En effet, la compétitivité en général est fondée par définition sur un jeu gagnant/perdant, mais un tel jeu, dans un marché interdépendant, prépare les conditions de son autodestruction: quand le perdant ne peut plus acheter au gagnant , ou quand celui-là devient aussi performant à son tour, celui-ci voit sa croissance mécaniquement faiblir. Un tel déséquilibre ne peut fonctionner qu'à court terme mais il condamne à terme le gagnant: Nul ne peut être indéfiniment plus compétitif qu'au autre sans détruire, à terme, la possibilité même de la compétition.

L'absurdité de la croissance illimitée qui est la condition de survie du capitalisme trouve sa double expression dans la menace écologique, épuisement des ressources et pollution des éléments naturels de la vie, et dans le développement de la dette publique et privée non remboursable qui est le carburant indispensable de son dynamisme, dès lors que cette croissance a pour condition la consommation, le chômage et la précarité d'employés sous payés afin d'optimiser les profits privés des investisseurs. Or cette dette implique le crédit, à savoir de faire crédit et donc la confiance devenue impossible en un système en crise systémique évidente. Comme le disait Marx la crise actuelle du capitalisme n'est autre que la conséquence de la contradiction entre les rapports de production fondés sur l'exploitation du travail salarié et de développement des forces productives qui impliquent que cette croissance serve au bien-être de tous.

C'est dire que l'idéologie capitaliste dominante de la croissance par la compétitivité pense mal, car elle ne se pense pas et qu'elle l'empêche de se penser dans ses contradictions internes.
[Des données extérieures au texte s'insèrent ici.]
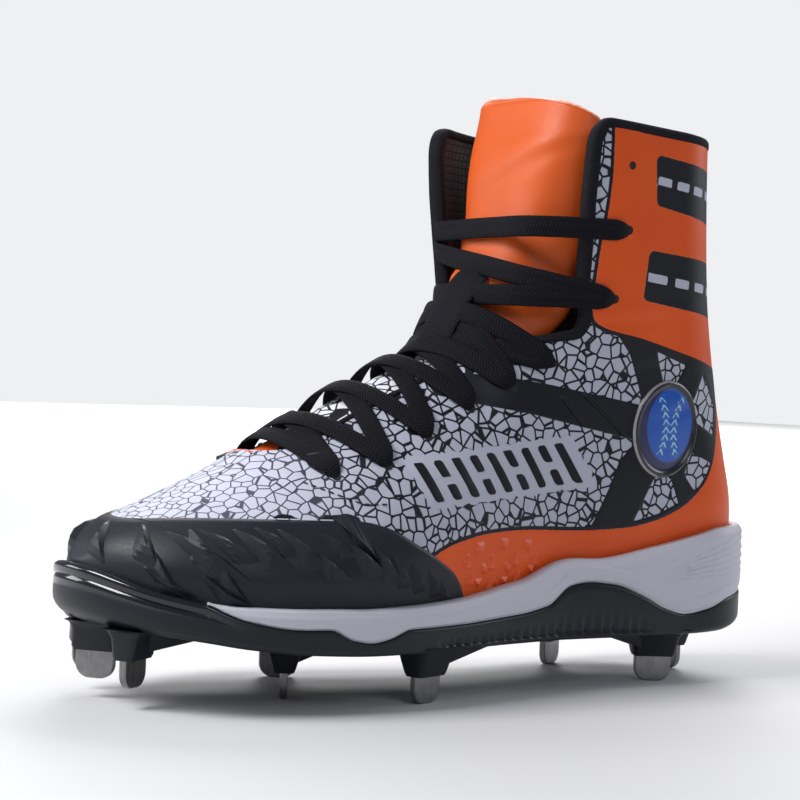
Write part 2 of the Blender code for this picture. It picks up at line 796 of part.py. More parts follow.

En cela elle n'est qu'une idéologie au service du profit, mais de moins en moins crédible pour ceux et celles, majoritaires, qui sont victimes de ce dernier. Elle ne peut plus faire illusion et les lendemains du capitalisme cynique redevenu à l'état sauvage sur le plan mondial déchantent de jour en jour inexorablement..Mais gare aux réactions populistes catastrophiques régressives et haineuses de cette désillusion.